4. **Frozen Mistral (Pink):**
* **Trend:** Rises with the group but shows a more pronounced decline in the later stages.
* **Key Points:** Starts ~0.26. Reaches ~0.80 by Step 40. Peaks near ~0.90 around Step 60, then begins a gradual decline. Ends at ~0.84 at Step 110.
5. **Frozen SmolLM3 (Purple):**
* **Trend:** Clearly underperforms the other models throughout the entire training run. It has the lowest accuracy after the initial rise and shows a significant drop after Step 80.
* **Key Points:** Starts ~0.25. Reaches only ~0.75 by Step 40. Plateaus around ~0.82-0.85. Begins a sharp decline after Step 90, ending at ~0.75 at Step 110.
6. **Frozen Gemma3 (Cyan):**
* **Trend:** Performs well initially but exhibits a notable drop in accuracy towards the end of the plotted steps.
* **Key Points:** Starts ~0.38 (highest initial point). Reaches ~0.85 by Step 40. Plateaus around ~0.88-0.90. Shows a sharp dip starting around Step 100, ending at ~0.84 at Step 110.
7. **Frozen Qwen2.5 (Gray):**
* **Trend:** Consistently among the top performers, closely matching Live Qwen3 after Step 40.
* **Key Points:** Starts ~0.37. Reaches ~0.84 by Step 40. Plateaus at a high level, ~0.92-0.94. Ends at ~0.91 at Step 110.
### Key Observations
1. **Performance Clustering:** After Step 40, the models separate into distinct performance tiers. The top tier includes Live Qwen3, Frozen Qwen2.5, Frozen Qwen3, and Frozen Llama3.2 (all >0.88 accuracy). The middle tier includes Frozen Mistral and Frozen Gemma3 (~0.84-0.89). Frozen SmolLM3 is in a clear bottom tier.
2. **Late-Stage Degradation:** Three models show a decline in accuracy in the final 20 steps: Frozen SmolLM3 (most severe), Frozen Gemma3, and Frozen Mistral (moderate). This could indicate overfitting or training instability.
3. **"Live" vs. "Frozen" Qwen3:** The "Live" version of Qwen3 (orange) maintains a slight but consistent advantage over its "Frozen" counterpart (blue) throughout the plateau phase.

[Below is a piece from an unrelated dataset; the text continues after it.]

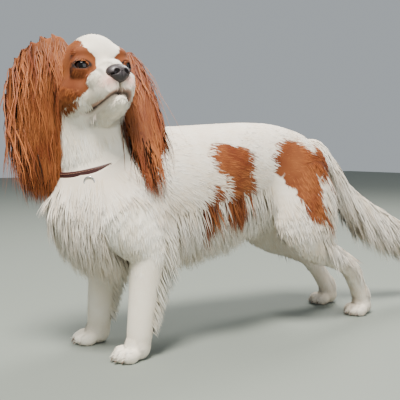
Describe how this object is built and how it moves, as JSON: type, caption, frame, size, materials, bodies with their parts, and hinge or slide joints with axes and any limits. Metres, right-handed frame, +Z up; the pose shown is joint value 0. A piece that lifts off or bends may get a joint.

4. **Initial Conditions:** Frozen Gemma3 and Frozen Qwen2.5 start at a notably higher accuracy (~0.37-0.38) compared to the others (~0.25-0.28), suggesting different initialization or pre-training.
### Interpretation
This chart likely visualizes a comparative study of model fine-tuning or continued training methodologies. The "Frozen" prefix suggests these models have their core parameters frozen, and only a smaller subset (like an adapter layer) is being trained. "Live Qwen3" may represent a fully trainable baseline.
The data demonstrates that:
* **Architecture Matters:** Different base models (Qwen, Llama, Mistral, etc.) exhibit different learning dynamics and final performance ceilings even under the same training protocol.
* **Stability Varies:** The late-stage drops for SmolLM3, Gemma3, and Mistral suggest their training processes became unstable or began to overfit, while Qwen-based models remained stable.
* **The "Qwen Family" Excels:** Both Qwen2.5 and Qwen3 variants (live and frozen) occupy the top performance positions, indicating strong results from this model family in this specific task.
* **Trade-offs Exist:** The highest-performing models (Qwen family) also show the most stability. The model with the best starting point (Gemma3) did not maintain its lead, and the smallest model (SmolLM3, implied by name) performed worst, highlighting potential trade-offs between model size, initial capability, and training stability.
The chart provides a clear visual argument for the effectiveness of the Qwen architectures in this context and raises questions about the causes of performance degradation in other models during extended training.